XIIIe s. Cil jurerent seur sains le message à tenir en bonne foi, Villehardouin, LV. Je vous pri sur la foy que vous m'avez jurée, Berte, X. De foy et de creance enterine et meüre, ib. XLII. Dame, foy que je doi au cors saint Nicolas, Berte est la mieudre ouvriere…, ib. LVII. Je lo [conseille] en bonne foy que nous nous en aillons, ib. LXXVII. Je n'i sui pas tenus, s'on ne me fet foi que li escrit sunt perdu…, Beaumanoir, XL, 32. Et qui edefie en heritage qu'il tient par cause de male foi, cil qui par bone cause le gaaigne, a les edefices sans riens rendre, Beaumanoir, XX, 3. Noz avons veu apeler de foi mentie, Beaumanoir, LXI, 63. Nus hom ne puet [peut] venir à beatitude se par foi non, Latini, Trésor, p. 461.

XIVe s. Nus ne quens [comte] ne bers [baron] ne autres ne puet donner son homme de foi [vassal], se n'est à son frere ou à sa suer, Ordonn. t. I, p. 204.

XVe s. Et firent les princes et seigneurs leur foy humblement les genoulx à terre, Commines, V, 18.

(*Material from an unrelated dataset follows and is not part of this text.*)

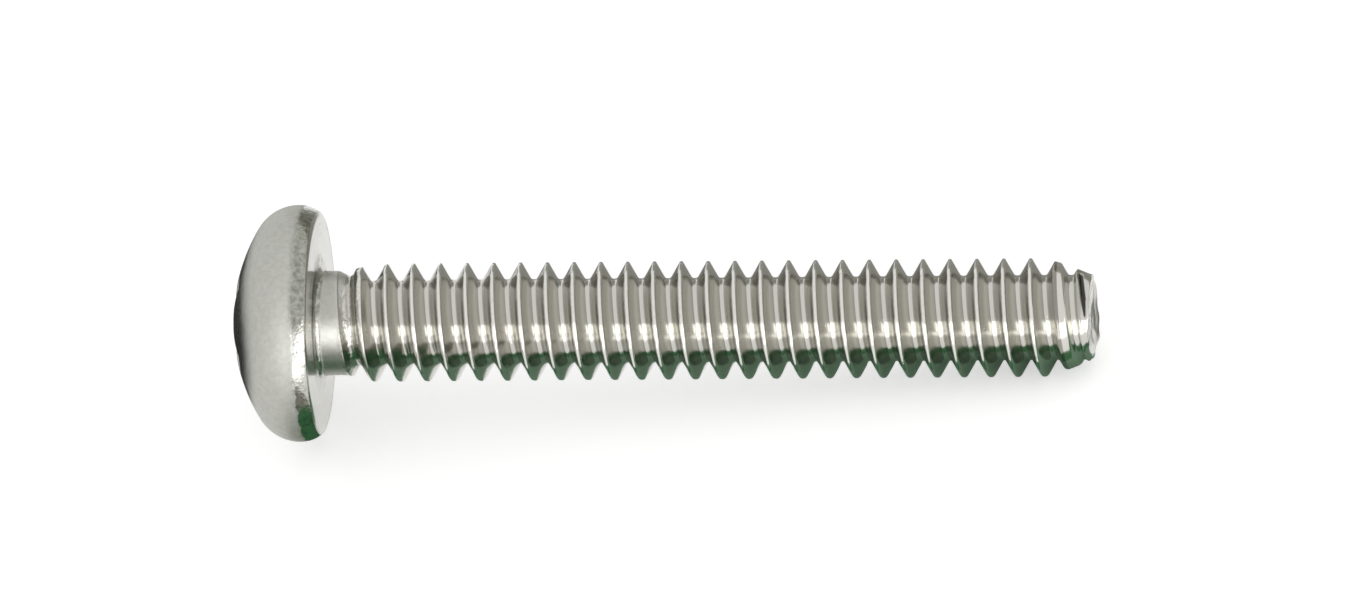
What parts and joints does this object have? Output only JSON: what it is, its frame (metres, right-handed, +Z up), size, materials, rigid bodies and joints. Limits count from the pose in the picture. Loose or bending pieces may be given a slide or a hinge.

XVIe s. L'ancienneté de l'Escriture n'est pas de petite importance, pour nous y faire adjouster foi, Calvin, Inst. 38. Cela ne blesse en rien nostre foi, Calvin, ib. 103. La foi souvent vaut autant à dire comme saine et pure doctrine quant à la religion, Calvin, ib. 429. La foy est une vision des choses qui ne se voyent point, Calvin, ib. 321. Foy morte [sans œuvres], Calvin, ib. 642. Je me fie aysement à la foy d'aultrui, Montaigne, I, 26. Observer la foy donnée, Montaigne, I, 27. [Témoins] dignes de foy, Montaigne, I, 202. Ils enregistrent, à la bonne foy, toutes choses sans chois, Montaigne, II, 110. Il n'a rien desguisé, de quoy font foy les libres jugements que…, Montaigne, II, 112. Possesseur de malle foi ne peut prescrire, Loysel, 730. Les vices qui ont pris pied ne s'en vont point (comme on dit) à la bonne foy ; il faut les pousser dehors, Lanoue, 104. On remarquera quelques evenements qui font foy que ce que j'ay mis en avant n'est pas impossible, Lanoue, 316. Je n'estois pas sur mes armes, je n'avois qu'une petite foi de gentilhomme [petit couteau qui attestait la noblesse par le droit de sortir armé], D'Aubigné, Faen. II, 3. Je lui appris à parler de la gorge, à peigner ses cheveux, à dire : ma foy hay, au lieu de ma foy, D'Aubigné, Conf. II, 1. Fiefs nobles escheuz à gens roturiers par succession directe, se departent par teste jusqu'à ce qu'ils viennent à la tierce foi [c'est-à-dire à la troisième génération] ; et quand ils sont en tierce foy, y prend l'ainé tel avantage comme font les gens nobles, Coust. génér. t. II, p. 277.

ÉTYMOLOGIE

Berry, foué ; pic. et lorrain, fi ; franc-comt. fay ; provenç. espagn. et portug. fe ; ital. fede ; du latin fides, de même radical que le grec πείθ-ειν, persuader.

SUPPLÉMENT AU DICTIONNAIRE

FOI.
10Ligne de foi, voy. LIGNE, n° 15, où ce qu'est la ligne de foi est mieux expliqué.
11En termes juridiques, faire foi à, accorder pleine confiance à. Attendu qu'A… et Ce, banquiers à Boulogne, attestent ces faits, et ajoutent que les titres appliqués à D… sont toujours restés depuis dans leur caisse ; qu'il y a lieu de faire foi à cette déclaration et d'admettre la continuité de possession à D…, Gaz. des Trib. 25-26 janv. 1875, p. 81, 4e col.